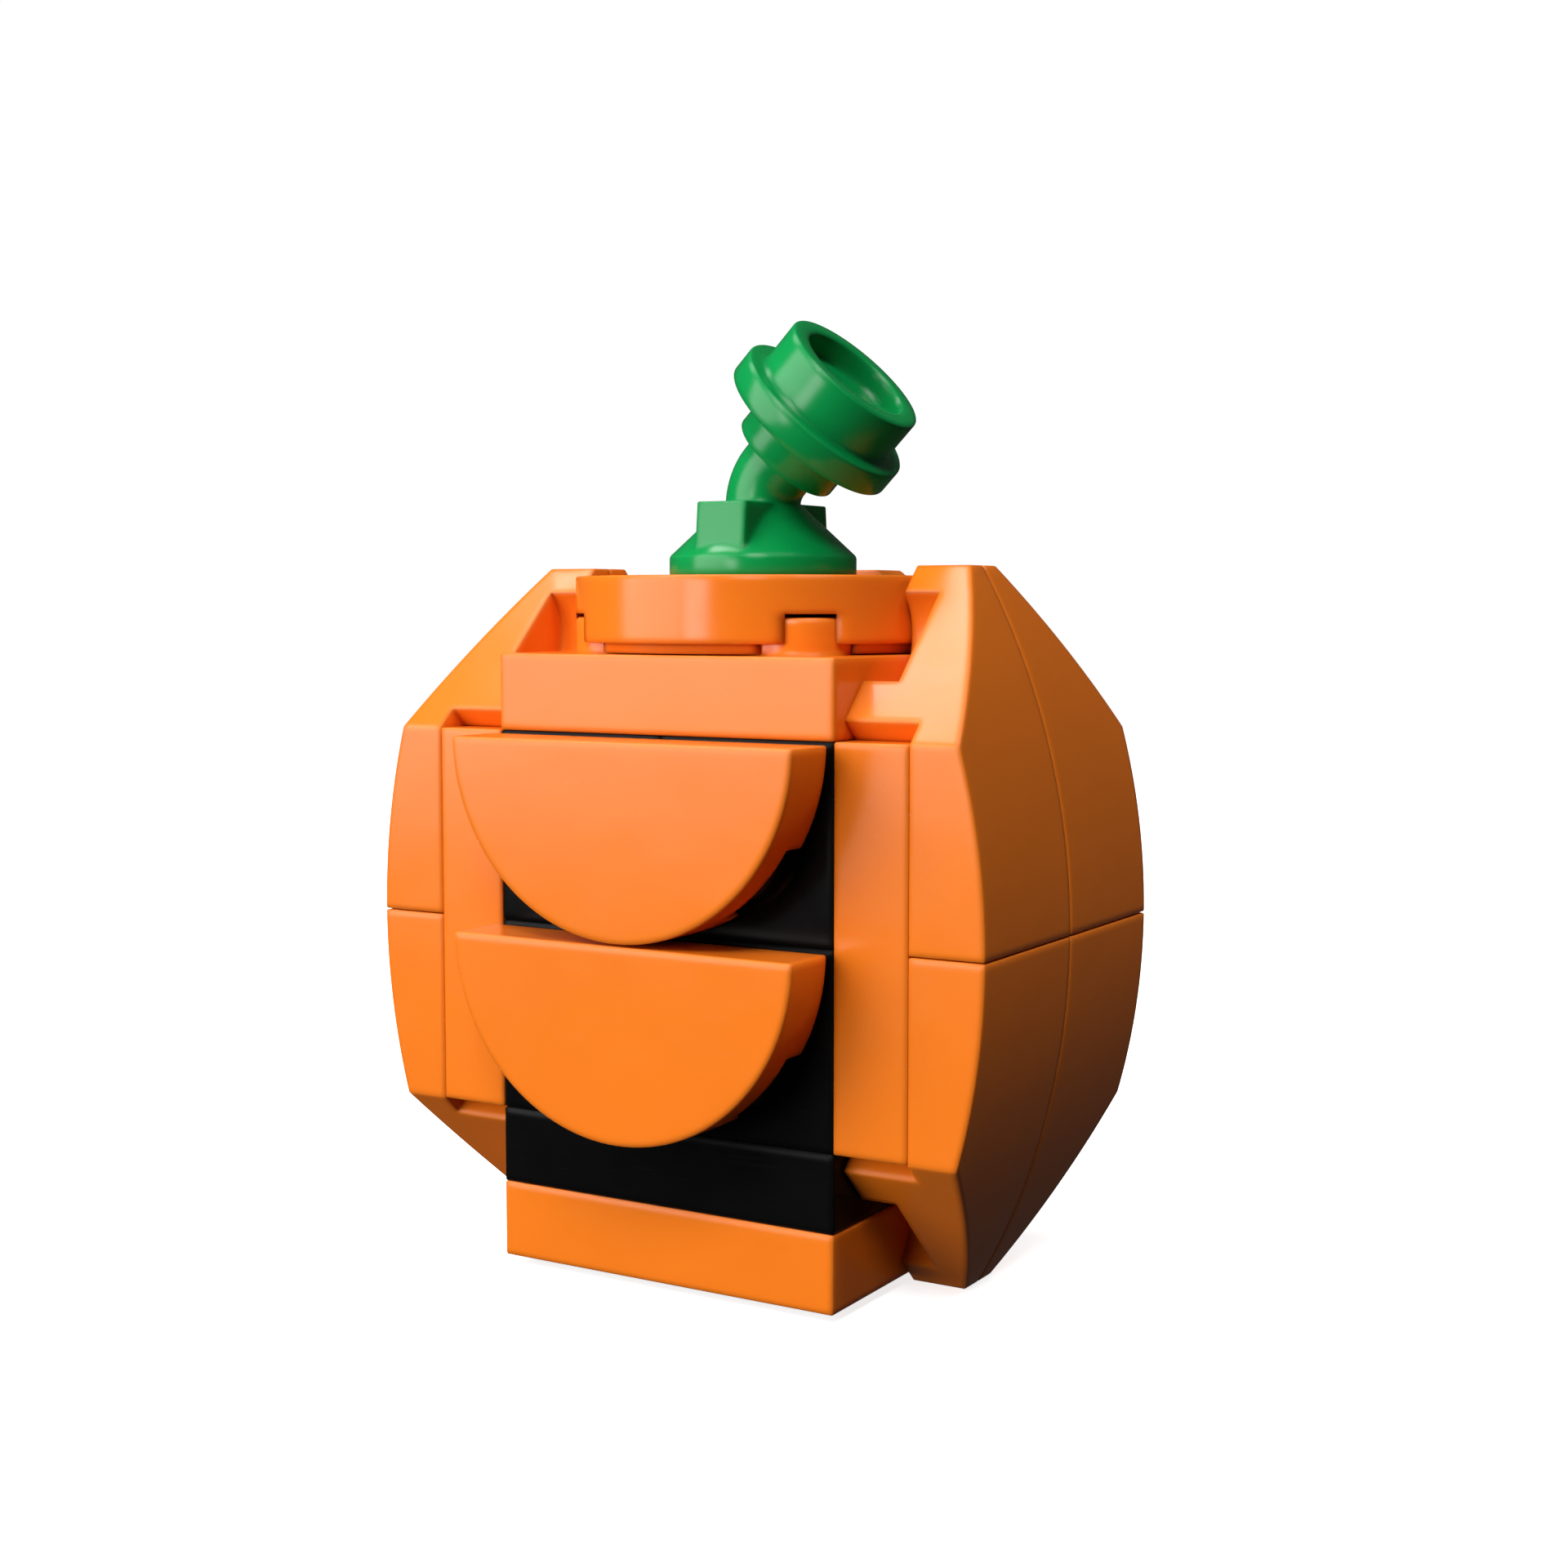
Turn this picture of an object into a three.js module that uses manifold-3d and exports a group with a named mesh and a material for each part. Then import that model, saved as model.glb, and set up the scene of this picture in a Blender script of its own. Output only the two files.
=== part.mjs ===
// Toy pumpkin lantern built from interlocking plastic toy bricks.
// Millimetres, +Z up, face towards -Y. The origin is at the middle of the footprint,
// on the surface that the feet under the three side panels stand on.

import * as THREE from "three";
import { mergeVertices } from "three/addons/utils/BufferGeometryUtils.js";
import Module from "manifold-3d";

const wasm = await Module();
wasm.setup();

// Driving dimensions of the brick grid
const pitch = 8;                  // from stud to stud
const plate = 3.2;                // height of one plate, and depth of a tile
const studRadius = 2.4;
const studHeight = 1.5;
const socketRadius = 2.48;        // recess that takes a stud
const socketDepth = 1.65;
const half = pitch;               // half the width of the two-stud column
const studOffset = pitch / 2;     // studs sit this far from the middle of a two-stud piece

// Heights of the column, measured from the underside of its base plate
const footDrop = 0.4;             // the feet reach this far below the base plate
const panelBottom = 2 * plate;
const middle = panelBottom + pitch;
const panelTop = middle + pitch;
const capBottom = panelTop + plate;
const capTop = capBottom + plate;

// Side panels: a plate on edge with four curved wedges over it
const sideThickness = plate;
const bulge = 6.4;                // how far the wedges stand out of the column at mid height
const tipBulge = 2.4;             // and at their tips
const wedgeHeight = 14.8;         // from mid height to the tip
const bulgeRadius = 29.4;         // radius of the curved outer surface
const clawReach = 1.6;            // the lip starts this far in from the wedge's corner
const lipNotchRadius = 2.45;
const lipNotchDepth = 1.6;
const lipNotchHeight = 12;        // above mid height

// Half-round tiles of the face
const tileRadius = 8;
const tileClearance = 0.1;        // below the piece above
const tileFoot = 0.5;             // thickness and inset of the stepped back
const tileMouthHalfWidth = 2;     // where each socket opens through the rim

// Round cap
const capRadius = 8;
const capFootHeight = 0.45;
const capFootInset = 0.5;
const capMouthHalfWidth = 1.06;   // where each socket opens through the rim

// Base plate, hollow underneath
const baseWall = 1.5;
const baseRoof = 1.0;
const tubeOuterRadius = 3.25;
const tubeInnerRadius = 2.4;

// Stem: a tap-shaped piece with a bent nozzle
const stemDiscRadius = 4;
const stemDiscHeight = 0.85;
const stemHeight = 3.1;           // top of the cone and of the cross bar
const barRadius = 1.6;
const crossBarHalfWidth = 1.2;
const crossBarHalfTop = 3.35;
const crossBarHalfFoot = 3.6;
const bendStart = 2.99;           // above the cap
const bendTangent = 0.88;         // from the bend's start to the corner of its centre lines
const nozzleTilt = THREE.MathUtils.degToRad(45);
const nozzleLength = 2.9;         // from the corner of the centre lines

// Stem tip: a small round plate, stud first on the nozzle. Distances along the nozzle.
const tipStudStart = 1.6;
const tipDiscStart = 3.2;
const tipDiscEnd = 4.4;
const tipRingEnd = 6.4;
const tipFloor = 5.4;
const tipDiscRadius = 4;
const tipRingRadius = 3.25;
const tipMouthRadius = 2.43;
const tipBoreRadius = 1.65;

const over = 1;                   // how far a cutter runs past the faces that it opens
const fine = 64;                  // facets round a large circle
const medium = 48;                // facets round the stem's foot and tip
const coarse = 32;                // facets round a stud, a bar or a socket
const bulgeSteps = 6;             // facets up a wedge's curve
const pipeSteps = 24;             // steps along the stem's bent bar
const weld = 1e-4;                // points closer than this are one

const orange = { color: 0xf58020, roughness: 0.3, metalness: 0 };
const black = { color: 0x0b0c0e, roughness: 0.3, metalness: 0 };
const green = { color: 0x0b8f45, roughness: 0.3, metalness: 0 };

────

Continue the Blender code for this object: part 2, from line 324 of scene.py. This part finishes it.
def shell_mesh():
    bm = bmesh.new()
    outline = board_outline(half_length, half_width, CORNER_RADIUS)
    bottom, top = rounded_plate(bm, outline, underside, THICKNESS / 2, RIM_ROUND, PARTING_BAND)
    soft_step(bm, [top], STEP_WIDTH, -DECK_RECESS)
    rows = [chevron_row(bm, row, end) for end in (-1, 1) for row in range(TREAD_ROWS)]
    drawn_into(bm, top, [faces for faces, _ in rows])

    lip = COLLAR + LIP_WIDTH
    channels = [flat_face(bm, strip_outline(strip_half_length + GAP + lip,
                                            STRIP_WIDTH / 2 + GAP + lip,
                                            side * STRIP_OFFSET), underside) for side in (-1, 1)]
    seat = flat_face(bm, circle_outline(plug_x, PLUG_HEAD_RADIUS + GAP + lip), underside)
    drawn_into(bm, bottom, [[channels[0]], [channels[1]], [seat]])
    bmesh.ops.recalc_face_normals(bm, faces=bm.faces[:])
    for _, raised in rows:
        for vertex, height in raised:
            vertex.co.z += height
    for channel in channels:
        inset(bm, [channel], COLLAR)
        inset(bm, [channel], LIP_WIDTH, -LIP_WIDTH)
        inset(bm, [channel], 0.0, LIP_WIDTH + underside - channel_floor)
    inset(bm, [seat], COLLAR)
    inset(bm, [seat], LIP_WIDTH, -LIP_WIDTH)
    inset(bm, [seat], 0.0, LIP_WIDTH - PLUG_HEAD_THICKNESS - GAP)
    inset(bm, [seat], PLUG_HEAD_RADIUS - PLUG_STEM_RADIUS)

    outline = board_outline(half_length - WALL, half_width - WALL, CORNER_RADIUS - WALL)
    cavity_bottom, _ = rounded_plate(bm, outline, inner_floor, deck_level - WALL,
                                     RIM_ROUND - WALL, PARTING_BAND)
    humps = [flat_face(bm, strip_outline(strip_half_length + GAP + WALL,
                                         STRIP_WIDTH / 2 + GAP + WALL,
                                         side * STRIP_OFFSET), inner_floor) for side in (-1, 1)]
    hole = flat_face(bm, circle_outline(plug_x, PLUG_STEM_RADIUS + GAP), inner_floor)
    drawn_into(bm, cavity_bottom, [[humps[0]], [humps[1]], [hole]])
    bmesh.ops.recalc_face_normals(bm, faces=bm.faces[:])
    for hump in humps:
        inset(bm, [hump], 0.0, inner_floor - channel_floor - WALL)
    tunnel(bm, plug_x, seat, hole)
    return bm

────

» **Problem statement**: Between the line containing "Turn this picture" and the line containing "const capTop = capBottom + plate;" lies the part to return. Return it exactly, counting both of those lines.

» **Solution to this exercise**:
Turn this picture of an object into a three.js module that uses manifold-3d and exports a group with a named mesh and a material for each part. Then import that model, saved as model.glb, and set up the scene of this picture in a Blender script of its own. Output only the two files.
=== part.mjs ===
// Toy pumpkin lantern built from interlocking plastic toy bricks.
// Millimetres, +Z up, face towards -Y. The origin is at the middle of the footprint,
// on the surface that the feet under the three side panels stand on.

import * as THREE from "three";
import { mergeVertices } from "three/addons/utils/BufferGeometryUtils.js";
import Module from "manifold-3d";

const wasm = await Module();
wasm.setup();

// Driving dimensions of the brick grid
const pitch = 8;                  // from stud to stud
const plate = 3.2;                // height of one plate, and depth of a tile
const studRadius = 2.4;
const studHeight = 1.5;
const socketRadius = 2.48;        // recess that takes a stud
const socketDepth = 1.65;
const half = pitch;               // half the width of the two-stud column
const studOffset = pitch / 2;     // studs sit this far from the middle of a two-stud piece

// Heights of the column, measured from the underside of its base plate
const footDrop = 0.4;             // the feet reach this far below the base plate
const panelBottom = 2 * plate;
const middle = panelBottom + pitch;
const panelTop = middle + pitch;
const capBottom = panelTop + plate;
const capTop = capBottom + plate;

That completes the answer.